Karena itulah, BRGM akan berupaya melakukan rehabilitasi mangrove seluas 483 mangrove di sembilan provinsi dari total mangrove seluas 637 ribu hektar di seluruh Indonesia. Kesembilan provinsi yang akan menjadi lokus kerja BRGM dalam melakukan rehabilitasi mangrove itu adalah Sumatera Utara, Riau, Kepulauan Riau, Bangka Belitung, Kalimantan Tengah, Kalimantan Timur, Kalimantan Utara, Papua, dan Papua Barat.
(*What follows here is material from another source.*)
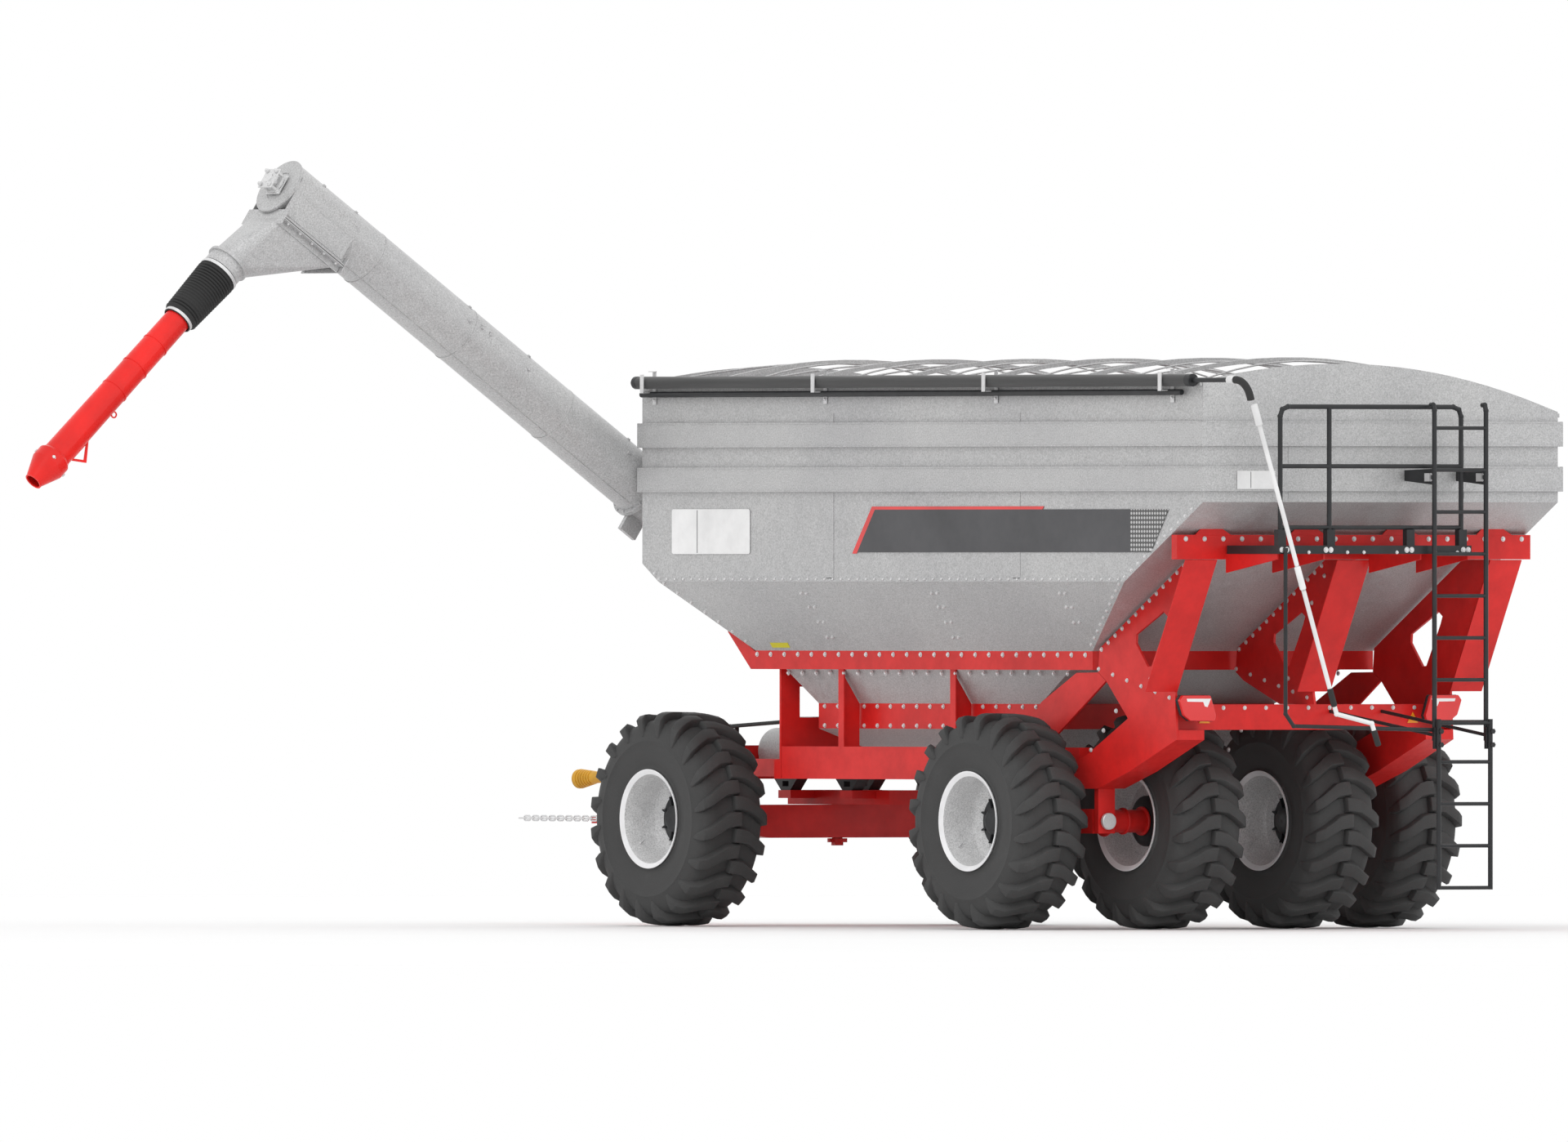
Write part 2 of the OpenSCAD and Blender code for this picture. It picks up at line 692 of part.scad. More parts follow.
module pto_shaft() color("goldenrod") cart() {
    bar(pto_back, pto_back + (pto_front - pto_back) * 0.5, 76);
    bar(pto_back + (pto_front - pto_back) * 0.45, pto_front, 92);
    bar(pto_front + (pto_back - pto_front) * 0.09, pto_front, 150);
    bar(pto_back, pto_back + (pto_front - pto_back) * 0.07, 140);
}

// Rigid hydraulic pipes from the bulkhead to couplings held on the sub-frame's front plate.
module hydraulic_lines() color(black) cart() for (y = [330, 390]) {
    bent([
        [bulk_x - 2, y + 150, 1560], [600, y + 150, 1540], [-600, y, 1490], [-800, y - 20, 1470]
    ], 26);
    bar([-700, y - 10, 1480], [-820, y - 22, 1468], 44);
    span([-610, y - 14, long_top], [-590, y + 14, 1480]);
}

// ---------------------------------------------------------------- rockers and wheels

// Walking beam: the outer wheel stands ahead of the pin and the inner wheel behind it.
module rocker() difference() {
    union() {
        span([outer_x - 70, rocker_y - 75, axle_z - 90], [inner_x + 69, rocker_y + 75, axle_z + 90]);
        translate([outer_x, rocker_y + 70, axle_z]) rotate([-90, 0, 0])
            cylinder(h = outer_track - rocker_y - 70 - rim_w / 2 + hub_in - 4, r = 85);
        translate([outer_x, rocker_y + 70, axle_z]) rotate([-90, 0, 0])
            cylinder(h = outer_track - rocker_y - 70 - rim_w / 2 + hub_in + hub_t + 40, r = 60);
        translate([inner_x, rocker_y - 70, axle_z]) rotate([90, 0, 0])
            cylinder(h = rocker_y - inner_track - 70 - rim_w / 2 + hub_in - 4, r = 85);
        translate([inner_x, rocker_y - 70, axle_z]) rotate([90, 0, 0])
            cylinder(h = rocker_y - inner_track - 70 - rim_w / 2 + hub_in + hub_t + 40, r = 60);
    }
    translate([outer_x - 139, rocker_y, axle_z]) rotate([0, 90, 0])
        cylinder(h = 2 * stagger + 328, r = rocker_pin_r + run_gap);
}

module rocker_left() color(red) cart() rear() rocker();

module rocker_right() color(red) cart() rear() mirror([0, 1, 0]) rocker();

// Tyre about its own axis, which is Z.
module tyre() rotate_extrude($fn = 96) polygon([
    [rim_r - 34, -rim_w / 2 + 16], [rim_r + 6, -rim_w / 2 + 14], [rim_r + 90, -tyre_w / 2 + 14],
    [rim_r + 200, -tyre_w / 2], [tyre_r - 130, -tyre_w / 2 + 10], [tyre_r - 40, -tyre_w / 2 + 52],
    [tyre_r - 6, -tyre_w / 2 + 110], [tyre_r, 0], [tyre_r - 6, tyre_w / 2 - 110],
    [tyre_r - 40, tyre_w / 2 - 52], [tyre_r - 130, tyre_w / 2 - 10], [rim_r + 200, tyre_w / 2],
    [rim_r + 90, tyre_w / 2 - 14], [rim_r + 6, rim_w / 2 - 14], [rim_r - 34, rim_w / 2 - 16]
]);

// Rim, disc and hub about the wheel's axis; the deep side faces +Z.
module rim() difference() {
    union() {
        rotate_extrude($fn = 96) polygon([
            [rim_r - 46, -rim_w / 2 + 14], [rim_r, -rim_w / 2], [rim_r, -rim_w / 2 + 13],
            [rim_r - 35, -rim_w / 2 + 15], [rim_r - 35, rim_w / 2 - 15], [rim_r, rim_w / 2 - 13],
            [rim_r, rim_w / 2], [rim_r - 46, rim_w / 2 - 14], [rim_r - 46, -10],
            [150, -40], [150, -52], [rim_r - 46, -24]
        ]);
        translate([0, 0, -rim_w / 2 + hub_in]) cylinder(h = hub_t, r = hub_r);
    }
    translate([0, 0, -rim_w / 2 + hub_in - 1]) cylinder(h = hub_t + 2, r = 60 + run_gap);
}

// Turns a wheel's axis across the cart, with its deep side to the left (+1) or right (-1).
module wheel_at(x, y, side) cart() translate([x, y, axle_z]) rotate([-90 * side, 0, 0]) children();

module tyre_fl() color("#3a3a3a") wheel_at(front_x, front_track, 1) tyre();

module tyre_fr() color("#3a3a3a") wheel_at(front_x, -front_track, -1) tyre();

module tyre_lo() color("#3a3a3a") wheel_at(outer_x + rear_shift, outer_track, 1) tyre();

module tyre_li() color("#3a3a3a") wheel_at(inner_x + rear_shift, inner_track, -1) tyre();

module tyre_ri() color("#3a3a3a") wheel_at(inner_x + rear_shift, -inner_track, 1) tyre();

module tyre_ro() color("#3a3a3a") wheel_at(outer_x + rear_shift, -outer_track, -1) tyre();

module rim_fl() color("gainsboro") wheel_at(front_x, front_track, 1) rim();

module rim_fr() color("gainsboro") wheel_at(front_x, -front_track, -1) rim();

module rim_lo() color("gainsboro") wheel_at(outer_x + rear_shift, outer_track, 1) rim();

module rim_li() color("gainsboro") wheel_at(inner_x + rear_shift, inner_track, -1) rim();

module rim_ri() color("gainsboro") wheel_at(inner_x + rear_shift, -inner_track, 1) rim();

module rim_ro() color("gainsboro") wheel_at(outer_x + rear_shift, -outer_track, -1) rim();

hopper_shell();
hopper_ribs();
end_gables();
lower_rail();
funnel();
mid_rail();
trough();
auger_housing();
rail_bolts();
low_rails();
front_bulkhead();
posts();
rear_band();
a_frames();
rear_beam();
legs();
pivot_pins();
subframe();
load_cells();
bolster();
tail_lights();
platform();
railing();
ladder();
tarp_brackets();
tarp_bows();
crank_elbow();
lower_tube();
pto_gearbox();
hydraulic_lines();
side_panels();
tarp_roll();
crank();
ladder_step();
upper_tube();
auger_boot();
bellows();
auger_shaft();
spout();
axle_beam();
drawbar();
safety_chain();
pto_shaft();
rocker_left();
rocker_right();
tyre_fl();
tyre_fr();
tyre_lo();
tyre_li();
tyre_ri();
tyre_ro();
rim_fl();
rim_fr();
rim_lo();
rim_li();
rim_ri();
rim_ro();
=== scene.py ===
"""Looks of the grain cart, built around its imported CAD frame. All lengths are in metres."""
import math
import random

import bmesh
import bpy
from mathutils import Matrix, Vector


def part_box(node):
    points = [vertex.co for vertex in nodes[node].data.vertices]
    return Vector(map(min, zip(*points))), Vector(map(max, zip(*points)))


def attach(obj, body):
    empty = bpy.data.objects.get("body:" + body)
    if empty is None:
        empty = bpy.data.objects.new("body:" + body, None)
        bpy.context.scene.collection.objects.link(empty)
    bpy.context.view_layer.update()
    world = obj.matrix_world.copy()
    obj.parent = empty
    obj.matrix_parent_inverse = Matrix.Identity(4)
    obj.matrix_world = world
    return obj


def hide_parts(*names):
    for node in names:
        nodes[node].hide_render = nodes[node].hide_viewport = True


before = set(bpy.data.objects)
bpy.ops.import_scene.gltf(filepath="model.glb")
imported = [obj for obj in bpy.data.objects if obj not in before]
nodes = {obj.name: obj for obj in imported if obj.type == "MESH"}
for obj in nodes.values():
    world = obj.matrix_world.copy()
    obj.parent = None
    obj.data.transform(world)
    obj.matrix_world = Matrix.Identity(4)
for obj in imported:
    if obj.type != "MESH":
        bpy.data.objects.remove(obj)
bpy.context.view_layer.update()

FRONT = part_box("hopper_shell")[1].x
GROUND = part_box("tyre_lo")[0].z


def at(a, b, z):
    """A point a behind the hopper's front wall, b to the left, z above the ground."""
    return Vector((FRONT - a, b, GROUND + z))


# ---------------------------------------------------------------- camera, light, floor

scene = bpy.context.scene
TOWARDS_CAMERA = Vector((-0.818, 0.575, 0)).normalized()
LENS, SENSOR, VIEW_WIDTH = 1200, 36, 11.635
AIM = Vector((-2.397, 0, 1.874))

camera = bpy.data.objects.new("camera", bpy.data.cameras.new("camera"))
scene.collection.objects.link(camera)
camera.data.lens = LENS
camera.data.sensor_width = SENSOR
camera.data.clip_start, camera.data.clip_end = 5, 3000
# the view is VIEW_WIDTH wide this far in front of the point aimed at
MIDDLE_DEPTH = 4.8
camera.location = AIM + TOWARDS_CAMERA * (VIEW_WIDTH * LENS / SENSOR + MIDDLE_DEPTH)
camera.rotation_euler = (-TOWARDS_CAMERA).to_track_quat("-Z", "Y").to_euler()
scene.camera = camera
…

"Jadi kegiatan yang dilaksanakan di beberapa wilayah itu bersinergi dengan kegiatan restorasi gambut yang dilaksanakan oleh BRGM sebelumnya. Karena pada 2016-2020 BRG telah melaksanakan restorasi gambut di tujuh provinsi. Dalam posisi ini, kegiatan BRGM sekarang tidak terbatas di tujuh provinsi, tapi menjadi 13 provinsi," tutur Ayu.
Menurutnya, rehabilitasi mangrove merupakan sebuah upaya yang memakan waktu sangat panjang. Dalam waktu setahun atau dua tahun, kata Ayu, semua jenis kegiatan rehabilitasi hutan dan lahan belum akan memberikan hasil yang nyata.
Dijelaskan bahwa pada tahap awal, pemerintah telah memberikan fasilitasi bantuan dalam bentuk rehabilitasi dan penanaman. Namun, Ayu mengatakan bahwa peran pemerintah pun tidak bisa jika terus menerus hanya di satu lokasi yang diberikan bantuan.
"Karena yang membutuhkan ada 483 ribu hektar di sembilan provinsi. Anggaran APBN tahun ini seharusnya minimal dilakukan untuk rehabilitasi seluas sekitar 100 ribu hektar, tapi anggaran tersedia dari APBN hanya sekitar 83 ribu hektar," jelas Ayu.
"Kalau dari anggaran pemerintah misalnya bisa juga dari dana desa. Mungkin juga pastinya banyak dari perusahaan, mungkin juga upaya swadaya dari teman-teman. Karena sebenarnya untuk rehabilitasi mangrove ini, secara teknis bukan hal sulit dilakukan," katanya lagi.